_EXERCISE DIRECTIONS:_
Output the lines that follow exactly as they are.

_DATASET CONTENT:_
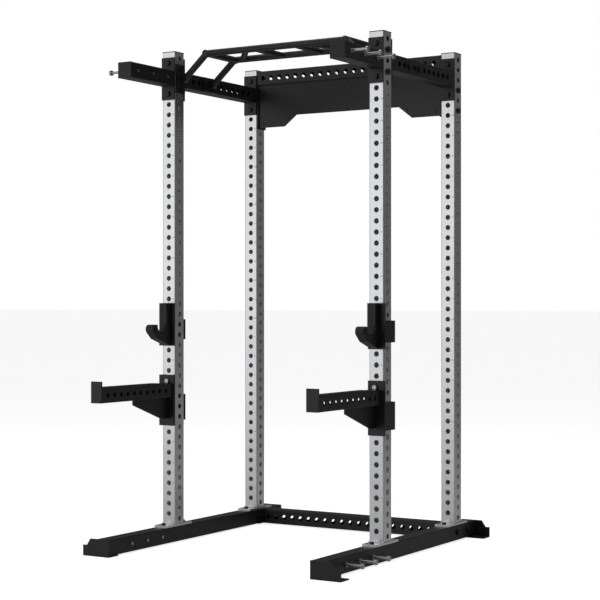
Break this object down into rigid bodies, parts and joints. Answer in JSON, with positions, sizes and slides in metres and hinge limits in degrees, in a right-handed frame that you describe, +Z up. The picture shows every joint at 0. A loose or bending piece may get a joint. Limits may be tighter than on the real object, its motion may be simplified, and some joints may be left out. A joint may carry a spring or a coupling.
{
  "type": "power cage",
  "caption": "Free-standing power cage for barbell training, with holed square uprights, a multi-grip pull-up bar, J-cups, spotter arms and band pegs.",
  "frame": {"origin": "on the floor under the middle of the bounding box", "axes": "+X to the cage's side, +Y to the back (the arms and pegs point to -Y), +Z up"},
  "size_m": [1.402, 1.545, 2.4],
  "materials": {
    "silver_steel": "brushed silver",
    "black_powder": "satin black powder coat",
    "zinc": "zinc plated",
    "black_oxide": "black oxide bolts",
    "wear_plastic": "matt wear plastic",
    "cap_plastic": "moulded cap"
  },
  "bodies": {
    "cage": {"arm_liner_left": "wear_plastic", "arm_liner_right": "wear_plastic", "arm_strip_left": "wear_plastic", "arm_strip_right": "wear_plastic", "base_pegs_left": "zinc", "base_pegs_right": "zinc", "base_rail_left": "black_powder", "base_rail_right": "black_powder", "extension_cap_left": "cap_plastic", "extension_cap_right": "cap_plastic", "foot_bolts": "black_oxide", "foot_plate_front_left": "silver_steel", "foot_plate_front_right": "silver_steel", "foot_plate_rear_left": "silver_steel", "foot_plate_rear_right": "silver_steel", "front_extension_left": "black_powder", "front_extension_right": "black_powder", "lower_cross_bolts": "black_oxide", "lower_crossmember": "black_powder", "panel_screws": "black_oxide", "pull_up_bar": "black_powder", "pull_up_bolts": "black_oxide", "rail_foot_front_left": "black_powder", "rail_foot_front_right": "black_powder", "rail_foot_rear_left": "black_powder", "rail_foot_rear_right": "black_powder", "rear_panel": "black_powder", "spotter_arm_bracket_left": "black_powder", "spotter_arm_bracket_right": "black_powder", "spotter_arm_left": "black_powder", "spotter_arm_right": "black_powder", "top_bolts": "black_oxide", "top_pegs_left": "zinc", "top_pegs_right": "zinc", "top_rail_left": "black_powder", "top_rail_right": "black_powder", "upper_cross_bolts": "black_oxide", "upper_crossmember": "black_powder", "upright_cap_front_left": "cap_plastic", "upright_cap_front_right": "cap_plastic", "upright_cap_rear_left": "cap_plastic", "upright_cap_rear_right": "cap_plastic", "upright_front_left": "silver_steel", "upright_front_right": "silver_steel", "upright_rear_left": "silver_steel", "upright_rear_right": "silver_steel"},
    "j_cup_right": {"j_cup_bracket_right": "black_powder", "j_cup_cheeks_right": "black_powder", "j_cup_core_right": "wear_plastic", "j_cup_liner_right": "wear_plastic", "j_cup_screws_right": "black_oxide"},
    "arm_pin_right": {"arm_pin_right": "zinc"},
    "j_cup_left": {"j_cup_bracket_left": "black_powder", "j_cup_cheeks_left": "black_powder", "j_cup_core_left": "wear_plastic", "j_cup_liner_left": "wear_plastic", "j_cup_screws_left": "black_oxide"},
    "arm_pin_left": {"arm_pin_left": "zinc"}
  },
  "joints": [
    {"name": "j_cup_right_off", "type": "slide", "parent": "cage", "child": "j_cup_right", "axis": [1, 0, 0], "range_m": [0, 0.092]},
    {"name": "arm_pin_right_pull", "type": "slide", "parent": "cage", "child": "arm_pin_right", "axis": [0, -1, 0], "range_m": [0, 0.08]},
    {"name": "j_cup_left_off", "type": "slide", "parent": "cage", "child": "j_cup_left", "axis": [-1, 0, 0], "range_m": [0, 0.092]},
    {"name": "arm_pin_left_pull", "type": "slide", "parent": "cage", "child": "arm_pin_left", "axis": [0, -1, 0], "range_m": [0, 0.08]}
  ]
}
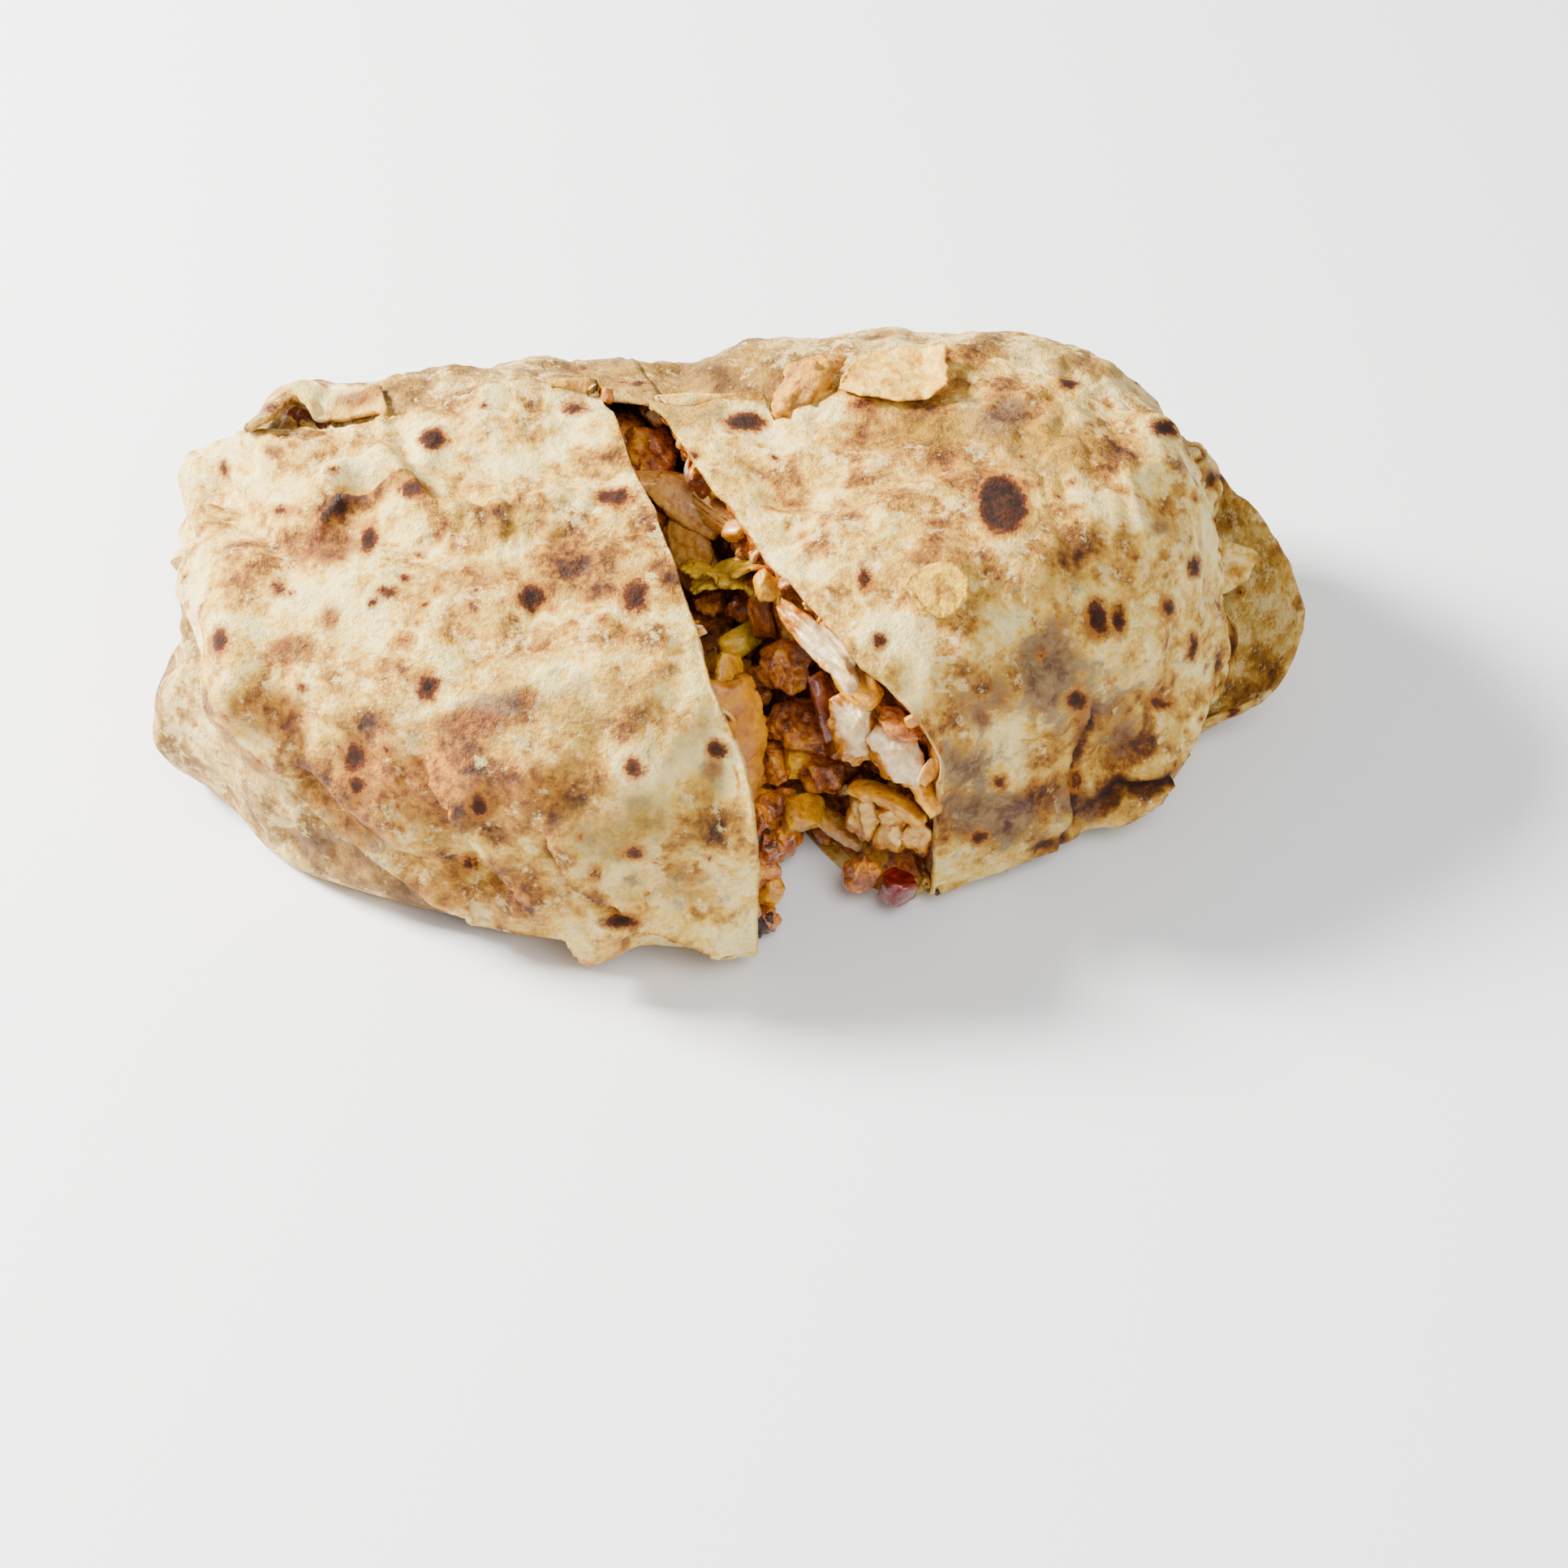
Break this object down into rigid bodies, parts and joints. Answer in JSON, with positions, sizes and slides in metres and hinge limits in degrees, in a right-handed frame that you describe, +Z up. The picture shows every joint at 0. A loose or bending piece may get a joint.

_WORKED SOLUTION:_
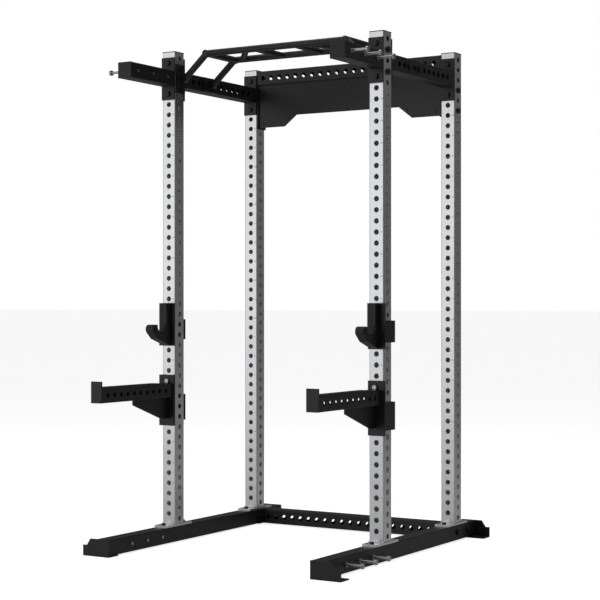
Break this object down into rigid bodies, parts and joints. Answer in JSON, with positions, sizes and slides in metres and hinge limits in degrees, in a right-handed frame that you describe, +Z up. The picture shows every joint at 0. A loose or bending piece may get a joint. Limits may be tighter than on the real object, its motion may be simplified, and some joints may be left out. A joint may carry a spring or a coupling.
{
  "type": "power cage",
  "caption": "Free-standing power cage for barbell training, with holed square uprights, a multi-grip pull-up bar, J-cups, spotter arms and band pegs.",
  "frame": {"origin": "on the floor under the middle of the bounding box", "axes": "+X to the cage's side, +Y to the back (the arms and pegs point to -Y), +Z up"},
  "size_m": [1.402, 1.545, 2.4],
  "materials": {
    "silver_steel": "brushed silver",
    "black_powder": "satin black powder coat",
    "zinc": "zinc plated",
    "black_oxide": "black oxide bolts",
    "wear_plastic": "matt wear plastic",
    "cap_plastic": "moulded cap"
  },
  "bodies": {
    "cage": {"arm_liner_left": "wear_plastic", "arm_liner_right": "wear_plastic", "arm_strip_left": "wear_plastic", "arm_strip_right": "wear_plastic", "base_pegs_left": "zinc", "base_pegs_right": "zinc", "base_rail_left": "black_powder", "base_rail_right": "black_powder", "extension_cap_left": "cap_plastic", "extension_cap_right": "cap_plastic", "foot_bolts": "black_oxide", "foot_plate_front_left": "silver_steel", "foot_plate_front_right": "silver_steel", "foot_plate_rear_left": "silver_steel", "foot_plate_rear_right": "silver_steel", "front_extension_left": "black_powder", "front_extension_right": "black_powder", "lower_cross_bolts": "black_oxide", "lower_crossmember": "black_powder", "panel_screws": "black_oxide", "pull_up_bar": "black_powder", "pull_up_bolts": "black_oxide", "rail_foot_front_left": "black_powder", "rail_foot_front_right": "black_powder", "rail_foot_rear_left": "black_powder", "rail_foot_rear_right": "black_powder", "rear_panel": "black_powder", "spotter_arm_bracket_left": "black_powder", "spotter_arm_bracket_right": "black_powder", "spotter_arm_left": "black_powder", "spotter_arm_right": "black_powder", "top_bolts": "black_oxide", "top_pegs_left": "zinc", "top_pegs_right": "zinc", "top_rail_left": "black_powder", "top_rail_right": "black_powder", "upper_cross_bolts": "black_oxide", "upper_crossmember": "black_powder", "upright_cap_front_left": "cap_plastic", "upright_cap_front_right": "cap_plastic", "upright_cap_rear_left": "cap_plastic", "upright_cap_rear_right": "cap_plastic", "upright_front_left": "silver_steel", "upright_front_right": "silver_steel", "upright_rear_left": "silver_steel", "upright_rear_right": "silver_steel"},
    "j_cup_right": {"j_cup_bracket_right": "black_powder", "j_cup_cheeks_right": "black_powder", "j_cup_core_right": "wear_plastic", "j_cup_liner_right": "wear_plastic", "j_cup_screws_right": "black_oxide"},
    "arm_pin_right": {"arm_pin_right": "zinc"},
    "j_cup_left": {"j_cup_bracket_left": "black_powder", "j_cup_cheeks_left": "black_powder", "j_cup_core_left": "wear_plastic", "j_cup_liner_left": "wear_plastic", "j_cup_screws_left": "black_oxide"},
    "arm_pin_left": {"arm_pin_left": "zinc"}
  },
  "joints": [
    {"name": "j_cup_right_off", "type": "slide", "parent": "cage", "child": "j_cup_right", "axis": [1, 0, 0], "range_m": [0, 0.092]},
    {"name": "arm_pin_right_pull", "type": "slide", "parent": "cage", "child": "arm_pin_right", "axis": [0, -1, 0], "range_m": [0, 0.08]},
    {"name": "j_cup_left_off", "type": "slide", "parent": "cage", "child": "j_cup_left", "axis": [-1, 0, 0], "range_m": [0, 0.092]},
    {"name": "arm_pin_left_pull", "type": "slide", "parent": "cage", "child": "arm_pin_left", "axis": [0, -1, 0], "range_m": [0, 0.08]}
  ]
}
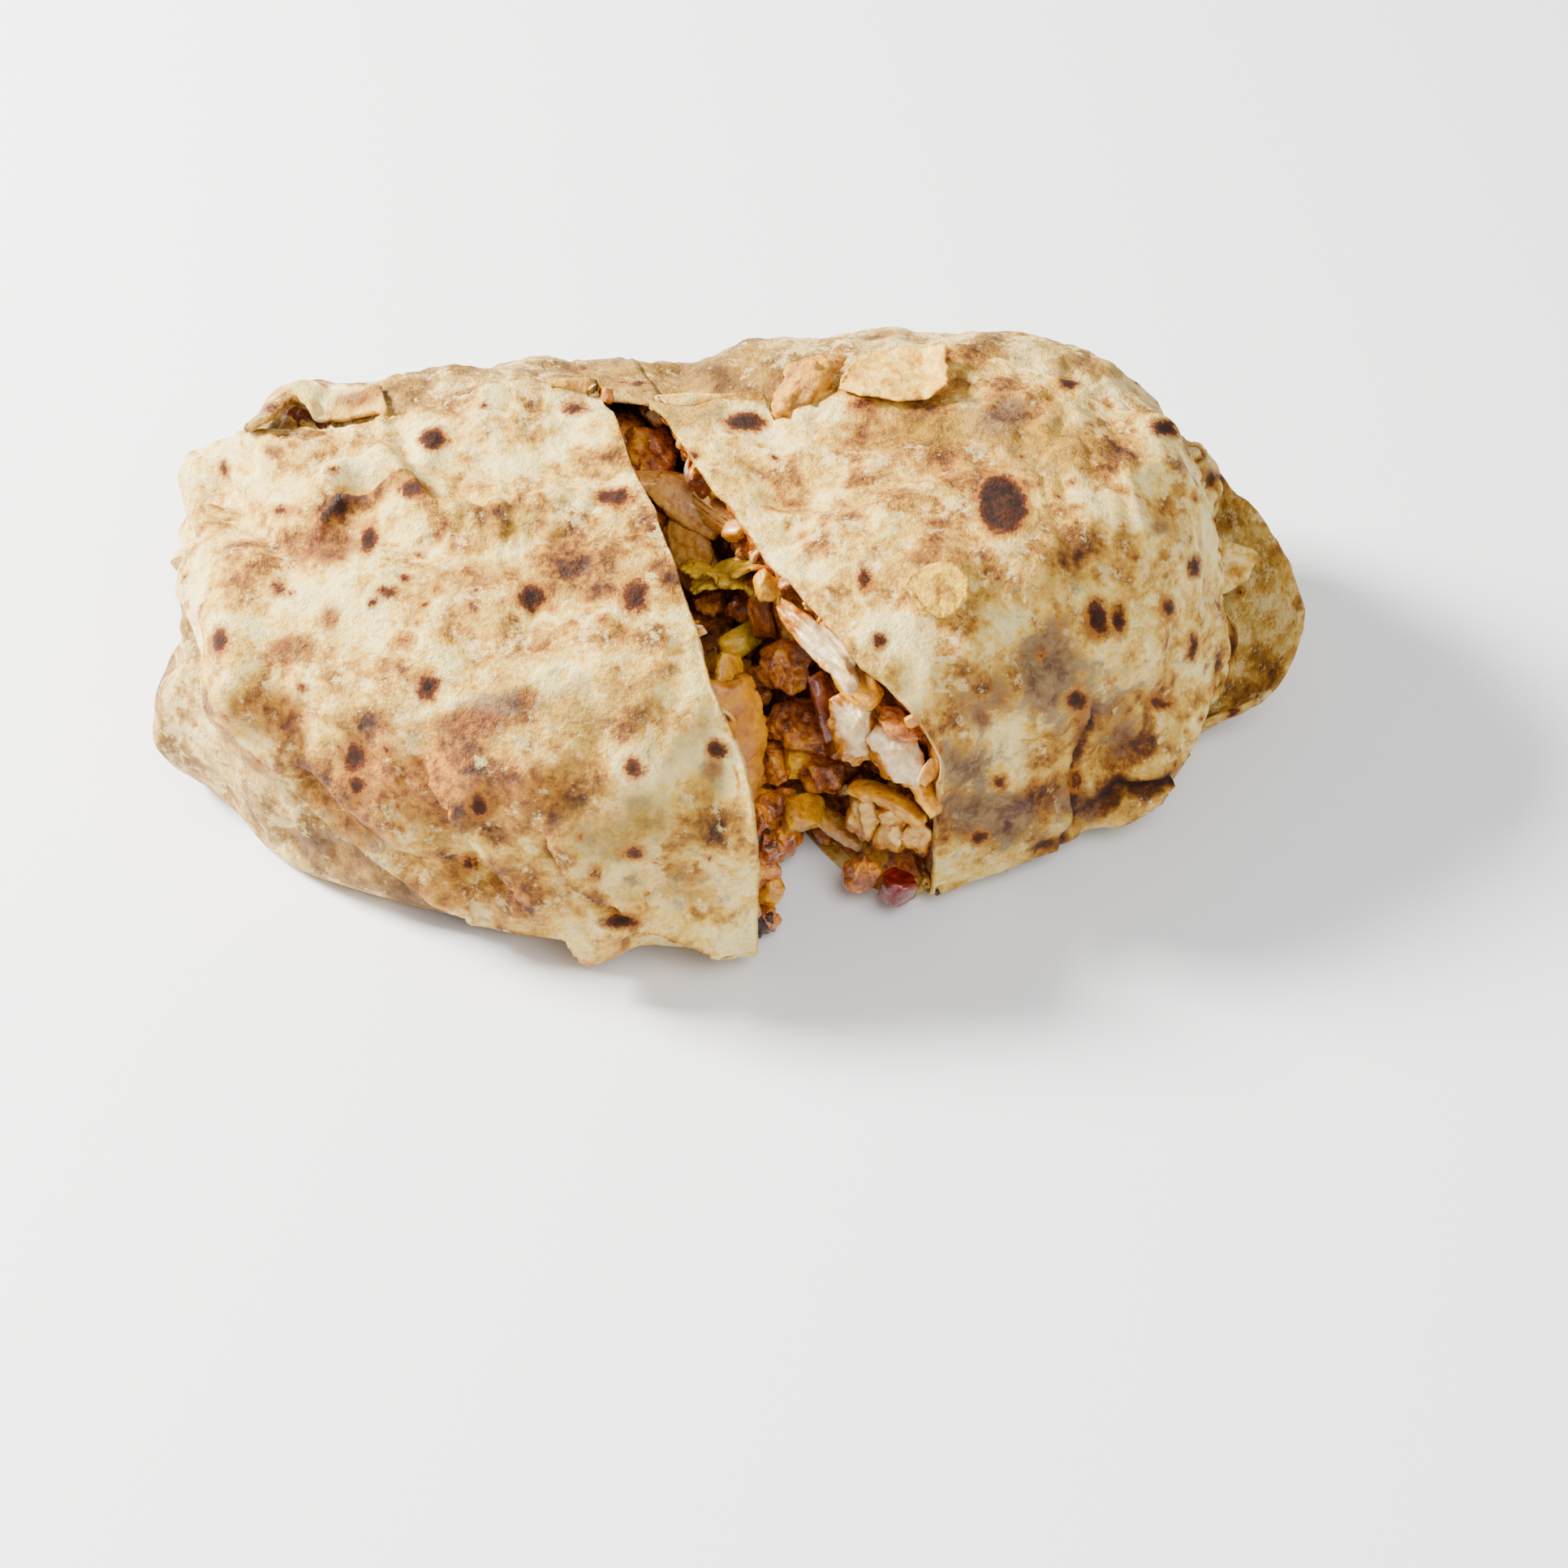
Break this object down into rigid bodies, parts and joints. Answer in JSON, with positions, sizes and slides in metres and hinge limits in degrees, in a right-handed frame that you describe, +Z up. The picture shows every joint at 0. A loose or bending piece may get a joint.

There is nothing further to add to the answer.